I kept silent – lips pursed, hands in pockets, the occasional scowl, the look of a worried man – but elsewhere others were happy to howl and swear and yell obscenities. That upset me a bit. I hate that a misdirected pass – of which there were an increasing number – drew five times as much noise as a fine touch.
To hear someone close by call our players “fucking wankers” was one of the low points of my year.
Aren’t supporters meant to rally behind our team when players need encouragement? I get the frustration, but at times it was too much, too audible, and I am adamant that it affected the players’ collective confidence. It reminded me of the “you don’t know what you’re doing” phases of the Scolari, Villas-Boas and Sarri eras when it was possible to see players undergo some sort of meltdown with misplaced passes and poor control as they fell apart.
But that’s my standard view. It hasn’t fucking changed in years.

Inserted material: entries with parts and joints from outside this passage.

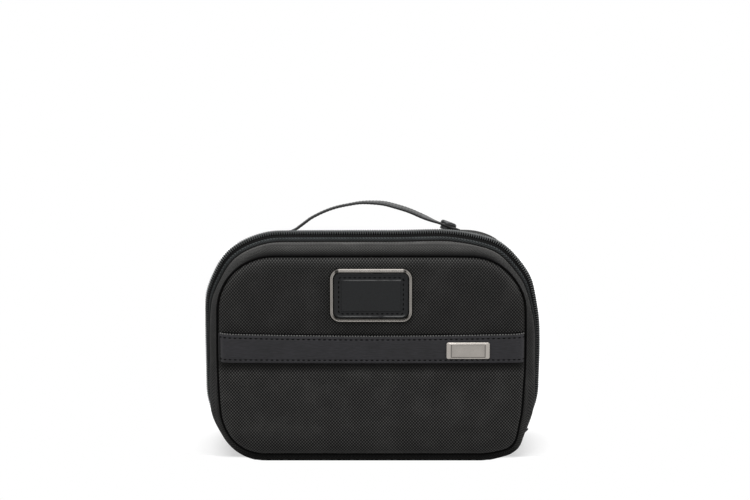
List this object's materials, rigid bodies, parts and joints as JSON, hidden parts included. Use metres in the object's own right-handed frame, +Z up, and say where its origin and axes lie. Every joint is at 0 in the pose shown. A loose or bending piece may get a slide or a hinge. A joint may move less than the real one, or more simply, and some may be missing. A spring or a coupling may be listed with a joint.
{
  "type": "toiletry bag",
  "caption": "Split toiletry bag: two zipped fabric halves that open on a bottom fold, front slip pocket, framed leather patch, bare plate and snap-off carry strap.",
  "frame": {"origin": "on the resting face, under the middle of the zip and the bag's middle width", "axes": "+X along the bag to its right as seen from the front, +Y from the front face to the back, +Z up"},
  "size_m": [0.26, 0.1063, 0.1942],
  "materials": {
    "woven_fabric": "black ballistic weave, matt",
    "piping_fabric": "black cord piping, matt",
    "lining_fabric": "dark grey smooth lining",
    "binding_tape": "black grosgrain tape",
    "net_fabric": "black net",
    "foam": "closed cell foam sheet",
    "zip_tape": "charcoal zip tape",
    "zip_coil": "charcoal nylon coil",
    "leather": "black smooth leather, stitched",
    "band_leather": "black fine grained leather",
    "brushed_metal": "brushed nickel, satin",
    "dark_metal": "gunmetal, glossy"
  },
  "bodies": {
    "back_half": {"back_gusset": "woven_fabric", "back_lining_gusset": "lining_fabric", "back_seam_binding": "binding_tape", "back_zip_tape": "zip_tape", "back_zip_coil": "zip_coil", "back_zip_stops": "dark_metal", "back_bottom_strip": "woven_fabric", "back_piping": "piping_fabric", "back_lining_panel": "lining_fabric", "back_panel": "woven_fabric", "back_foam": "foam", "slip_pocket": "lining_fabric", "slip_pocket_hem": "binding_tape", "handle_root": "leather", "snap_tab": "leather", "snap_stud": "dark_metal", "snap_eyelet": "dark_metal"},
    "front_half": {"front_gusset": "woven_fabric", "front_lining_gusset": "lining_fabric", "front_seam_binding": "binding_tape", "front_zip_tape": "zip_tape", "front_zip_coil": "zip_coil", "front_zip_stops": "dark_metal", "front_bottom_strip": "woven_fabric", "front_piping": "piping_fabric", "front_lining_panel": "lining_fabric", "front_panel": "woven_fabric", "front_foam": "foam", "front_pocket_panel": "woven_fabric", "front_band": "band_leather", "id_frame": "brushed_metal", "id_patch": "leather", "frame_backplate": "brushed_metal", "name_plate": "brushed_metal", "net_pocket": "net_fabric", "net_pocket_hem": "binding_tape"},
    "handle": {"handle_strap": "leather", "snap_cap": "dark_metal", "snap_socket": "dark_metal"},
    "slider": {"zip_slider": "dark_metal"},
    "pull": {"zip_pull": "dark_metal"}
  },
  "joints": [
    {"name": "lid_fold", "type": "hinge", "parent": "back_half", "child": "front_half", "pos_m": [0, 0, 0], "axis": [1, 0, 0], "range_deg": [0, 175]},
    {"name": "handle_swing", "type": "hinge", "parent": "back_half", "child": "handle", "pos_m": [-0.06502, 0.01909, 0.16964], "axis": [0, -0.9923, 0.1237], "range_deg": [0, 100]},
    {"name": "slider_run", "type": "hinge", "parent": "back_half", "child": "slider", "pos_m": [0.0781, 0, 0.049], "axis": [0, -1, 0], "range_deg": [0, 36]},
    {"name": "pull_flip", "type": "hinge", "parent": "slider", "child": "pull", "pos_m": [0.11789, 0, 0.00983], "axis": [0, -1, 0], "range_deg": [0, 140]}
  ]
}
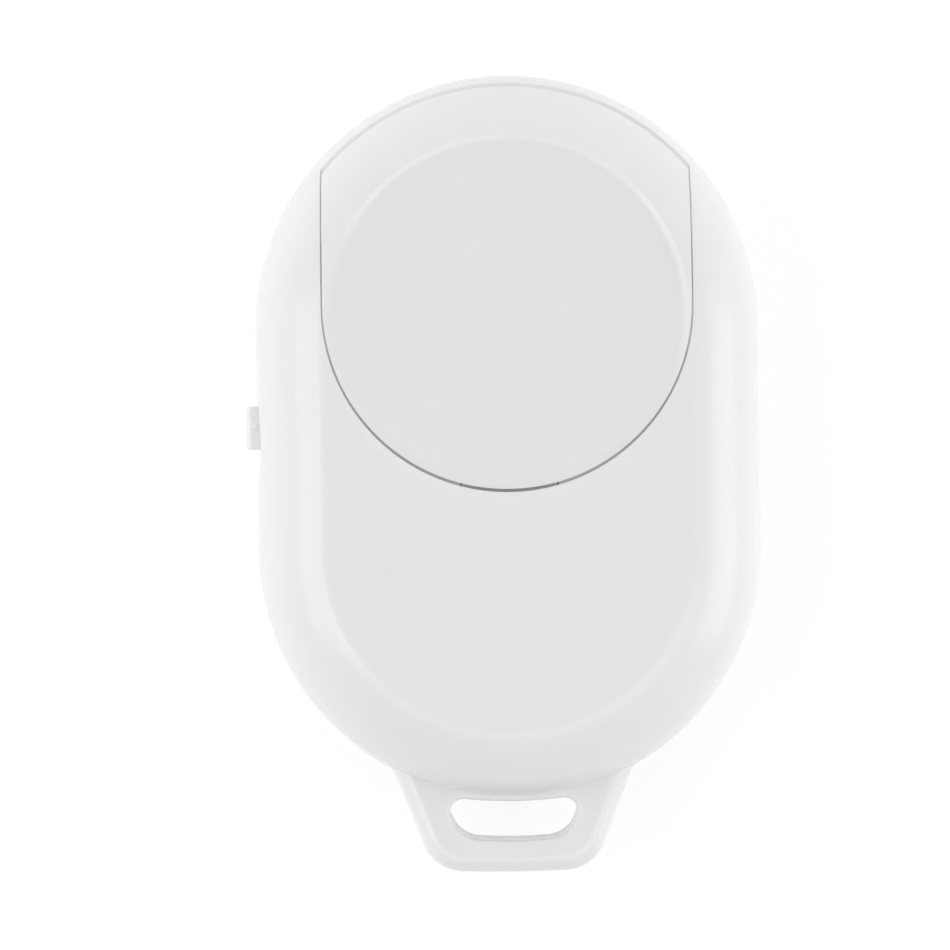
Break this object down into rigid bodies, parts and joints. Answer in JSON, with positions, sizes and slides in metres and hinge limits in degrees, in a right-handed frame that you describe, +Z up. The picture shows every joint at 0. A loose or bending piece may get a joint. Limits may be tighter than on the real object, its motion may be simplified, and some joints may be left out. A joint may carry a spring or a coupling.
{
  "type": "camera shutter remote",
  "caption": "Palm-sized wireless camera shutter remote: a rounded two-part housing with two round buttons, a side power slider, a sliding coin cell door and a strap loop.",
  "frame": {"origin": "middle of the body without its strap loop, on the front face that the remote rests on", "axes": "+X across the body to the right seen from the rear, +Y along the body away from the strap loop, +Z up from the front face with the buttons to the rear face with the battery door"},
  "size_m": [0.0327, 0.0507, 0.011],
  "materials": {
    "white_shell": "moulded, smooth satin gloss",
    "button_plastic": "moulded, smooth satin gloss",
    "slider_plastic": "moulded, satin",
    "switch_plastic": "matte",
    "plunger_plastic": "matte",
    "switch_steel": "plated sheet",
    "board_laminate": "solder mask over glass laminate",
    "copper": "gold plated copper",
    "chip_black": "moulded compound",
    "ceramic": "fired ceramic",
    "can_steel": "bright pressed steel",
    "gasket_plastic": "matte",
    "contact_spring": "plated spring sheet",
    "screw_steel": "dark zinc",
    "led_body": "moulded",
    "clear_window": "polished clear plastic"
  },
  "bodies": {
    "housing": {"antenna_trace": "copper", "capacitors": "ceramic", "case_screws": "screw_steel", "cell_can": "can_steel", "cell_cap": "can_steel", "cell_gasket": "gasket_plastic", "circuit_board": "board_laminate", "crystal_can": "can_steel", "front_shell": "white_shell", "large_switch_base": "switch_plastic", "large_switch_cover": "switch_steel", "large_switch_dome": "switch_steel", "large_switch_legs": "switch_steel", "led_window": "clear_window", "memory_chip": "chip_black", "negative_contact": "contact_spring", "positive_contact": "contact_spring", "radio_chip": "chip_black", "rear_shell": "white_shell", "resistors": "chip_black", "slide_switch_base": "switch_plastic", "slide_switch_can": "switch_steel", "small_switch_base": "switch_plastic", "small_switch_cover": "switch_steel", "small_switch_dome": "switch_steel", "small_switch_legs": "switch_steel", "status_led": "led_body"},
    "door": {"battery_door": "white_shell"},
    "large_button_body": {"large_button": "button_plastic"},
    "large_plunger_body": {"large_switch_plunger": "plunger_plastic"},
    "small_button_body": {"small_button": "button_plastic"},
    "small_plunger_body": {"small_switch_plunger": "plunger_plastic"},
    "slider": {"power_slider": "slider_plastic", "slide_switch_lever": "slider_plastic"}
  },
  "joints": [
    {"name": "door_slide", "type": "slide", "parent": "housing", "child": "door", "axis": [0, 1, 0], "range_m": [0, 0.003]},
    {"name": "large_press", "type": "slide", "parent": "housing", "child": "large_button_body", "axis": [0, 0, 1], "range_m": [0, 0.00025], "stiffness_N_per_m": 4000},
    {"name": "large_plunger_press", "type": "slide", "parent": "housing", "child": "large_plunger_body", "axis": [0, 0, 1], "range_m": [0, 0.00025], "deforming": ["large_switch_dome"]},
    {"name": "small_press", "type": "slide", "parent": "housing", "child": "small_button_body", "axis": [0, 0, 1], "range_m": [0, 0.00025], "stiffness_N_per_m": 4000},
    {"name": "small_plunger_press", "type": "slide", "parent": "housing", "child": "small_plunger_body", "axis": [0, 0, 1], "range_m": [0, 0.00025], "deforming": ["small_switch_dome"]},
    {"name": "power_slide", "type": "slide", "parent": "housing", "child": "slider", "axis": [0, -1, 0], "range_m": [0, 0.002]}
  ],
  "couplings": [
    {"joint": "large_plunger_press", "follows": "large_press", "ratio": 1},
    {"joint": "small_plunger_press", "follows": "small_press", "ratio": 1}
  ]
}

Managers manage. Players play. Supporters support.
It took a fantastic last-gasp tackle from Kurt Zouma to get the crowd in a positive mood. But elsewhere, everything seemed to be falling apart. We over-passed, and at times the passing was so poor. Misplaced balls from Rudiger and Zouma from deep, misplaced passes from Jorginho, and even from Kante who was – a tell-tale sign – being dragged down to the level of others after a strong start to the game. Rudiger, actually – everyone’s favourite when he was side-lined – had a ‘mare and to see his form deteriorate over the second forty-five minutes was equally surprising and shocking in equal measure. In fact, nobody played well.
On sixty-five minutes, a double substitution.

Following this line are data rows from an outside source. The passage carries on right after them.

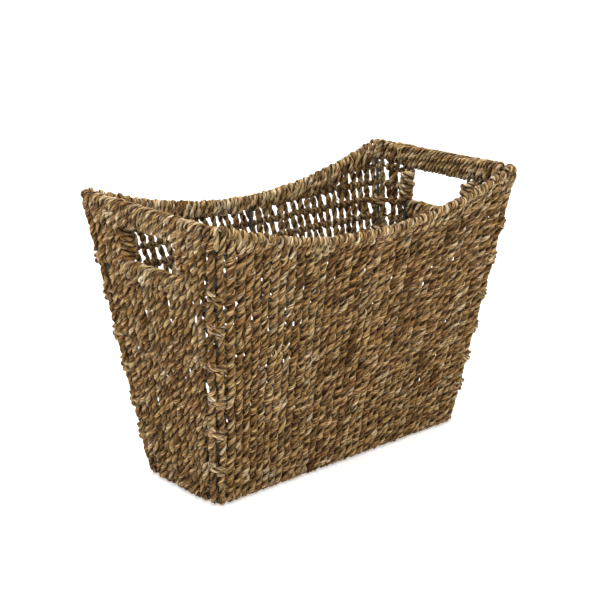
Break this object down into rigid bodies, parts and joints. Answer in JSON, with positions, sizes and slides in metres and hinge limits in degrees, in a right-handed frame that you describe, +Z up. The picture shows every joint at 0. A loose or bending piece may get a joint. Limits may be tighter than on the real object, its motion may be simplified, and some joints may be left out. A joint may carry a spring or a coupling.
{
  "type": "seagrass storage basket",
  "caption": "Tapered woven seagrass basket on a steel wire frame, with a rim that dips like a saddle along the long sides and a hand slot in each end.",
  "frame": {"origin": "on the floor under the basket's centre", "axes": "+X along the long side, +Y across the basket, +Z up"},
  "size_m": [0.4552, 0.2422, 0.3252],
  "materials": {
    "seagrass_weave": "two-ply twisted seagrass cord, dry and matt",
    "seagrass_winding": "two-ply twisted seagrass cord wound tightly",
    "frame_steel": "dark green-black satin paint on steel wire"
  },
  "bodies": {
    "root": {"back_weave": "seagrass_weave", "base_rod_back": "frame_steel", "base_rod_front": "frame_steel", "base_rod_middle": "frame_steel", "base_weave": "seagrass_weave", "base_wire": "frame_steel", "corner_lashing_back_left": "seagrass_winding", "corner_lashing_back_right": "seagrass_winding", "corner_lashing_front_left": "seagrass_winding", "corner_lashing_front_right": "seagrass_winding", "corner_post_back_left": "frame_steel", "corner_post_back_right": "frame_steel", "corner_post_front_left": "frame_steel", "corner_post_front_right": "frame_steel", "front_weave": "seagrass_weave", "handle_post_back_left": "frame_steel", "handle_post_back_right": "frame_steel", "handle_post_front_left": "frame_steel", "handle_post_front_right": "frame_steel", "handle_wire_left": "frame_steel", "handle_wire_right": "frame_steel", "handle_wrap_left": "seagrass_winding", "handle_wrap_right": "seagrass_winding", "hoop_01": "frame_steel", "hoop_02": "frame_steel", "hoop_03": "frame_steel", "hoop_04": "frame_steel", "hoop_05": "frame_steel", "hoop_06": "frame_steel", "hoop_07": "frame_steel", "hoop_08": "frame_steel", "hoop_09": "frame_steel", "hoop_10": "frame_steel", "hoop_11": "frame_steel", "hoop_12": "frame_steel", "hoop_13": "frame_steel", "hoop_14": "frame_steel", "left_end_weave": "seagrass_weave", "middle_post_back": "frame_steel", "middle_post_front": "frame_steel", "right_end_weave": "seagrass_weave", "rim_binding_back": "seagrass_winding", "rim_binding_front": "seagrass_winding", "rim_wire": "frame_steel", "slot_binding_back_left": "seagrass_winding", "slot_binding_back_right": "seagrass_winding", "slot_binding_front_left": "seagrass_winding", "slot_binding_front_right": "seagrass_winding"}
  },
  "joints": []
}
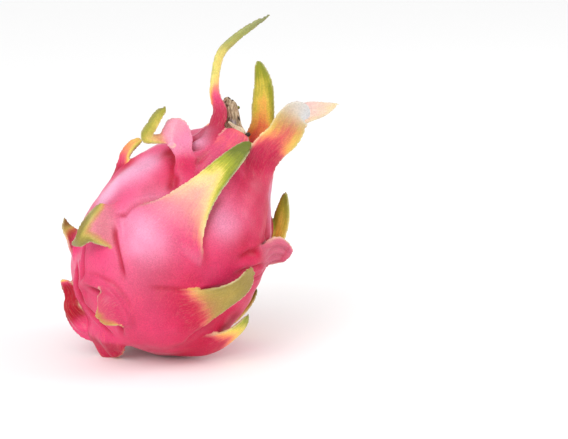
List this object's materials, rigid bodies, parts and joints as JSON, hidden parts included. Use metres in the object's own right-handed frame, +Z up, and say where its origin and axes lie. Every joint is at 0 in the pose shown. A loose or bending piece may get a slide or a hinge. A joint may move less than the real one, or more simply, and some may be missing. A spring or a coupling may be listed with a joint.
{
  "type": "dragon fruit",
  "caption": "Whole pitaya resting on its belly: a stout oval fruit with leafy scales that curl away from the skin, a tuft of long straps and a dried flower remnant at one end.",
  "frame": {"origin": "middle of the small flat spot on the belly that the fruit rests on", "axes": "+Z up; the flower end points up and to +X, the stem end down and to -X; -Y is the side that faces the viewer"},
  "size_m": [0.1394, 0.1055, 0.1709],
  "materials": {
    "skin": "softly glossy fresh skin, pink, with yellow to olive green scale tips",
    "dried_flower": "dry, fibrous and matt",
    "stem_wood": "rough, cut woody tissue"
  },
  "bodies": {
    "root": {"fruit": "skin", "dried_flower": "dried_flower", "stem_stub": "stem_wood"}
  },
  "joints": []
}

Mateo Kovacic for Pulisic.
Callum Hudson-Odoi for Willian.
After a ridiculous bout of pinball in the penalty area below me, Emerson headed straight at Ramsdale. From the angle where I was watching, it looked like it hit the bar. The crowd groaned.
Fackinell.
Abraham stretched but saw a header go wide. But we barely created anything of note.
Frank went for two upfront as Michy Batshuayi replaced Jorginho.
With ten minutes to go, a Bournemouth attack and the ball was lofted up into the box.
An offside flag.
But the ball was lobbed goal wards.
Dave seemed to clear it.
The Bournemouth fans celebrated.
I did not react.
“Offside, you wankers.”
Oh no.
A delay.
Oh bollocks.
VAR.
A wait.
A bad sign.
Goal.
And nobody that I was sat with really knew what was going on. We presumed the bloke wasn’t offside, but there was no real clear explanation.
Great.
CFC 0 AFCB 1.
Only in the fading moments of this dire game did we seem to want to go at their defence. A couple of thrusting runs from Hudson-Odoi hinted at the kind of football that we should have been producing all afternoon but it was too little and too late.
At the final whistle there were boos.
Really?
I know – I am not stupid – this was a bloody poor performance, but are people so mean spirited that the “give our kids a chance, we’ll be happy with tenth this season, Frank knows the club” mantra has been so easily jettisoned?
For many, it would appear so, eh?
But there again, the league table doesn’t lie, and we are fourth from bottom and out of the Champions League. And we have spent £200M on new players since the end of last season.
Frankly.
As I drove home, I was relieved – so relieved – that my ‘phone was off and I was not able to see the reaction – over reaction? – of so many on social media. Again, I get the passion, and I get a lot of constructive analysis, but some comments I would later discover were just excruciating.
I trust Frank. He knows football. He knows more about football than you and I. I’ve never wanted a Chelsea manager to succeed more than Frank.
In his post-game interviews, he was clearly rattled, as he should be, and – again – I loved his honesty and intelligence, and how we need to improve all over the pitch for the game at Tottenham. Despite his annoyance, his desire to get it right shone through. And unlike last season under Sarri, at least Frank understands what it means when we play at Tottenham.
I will see some of you – the lucky ones – there.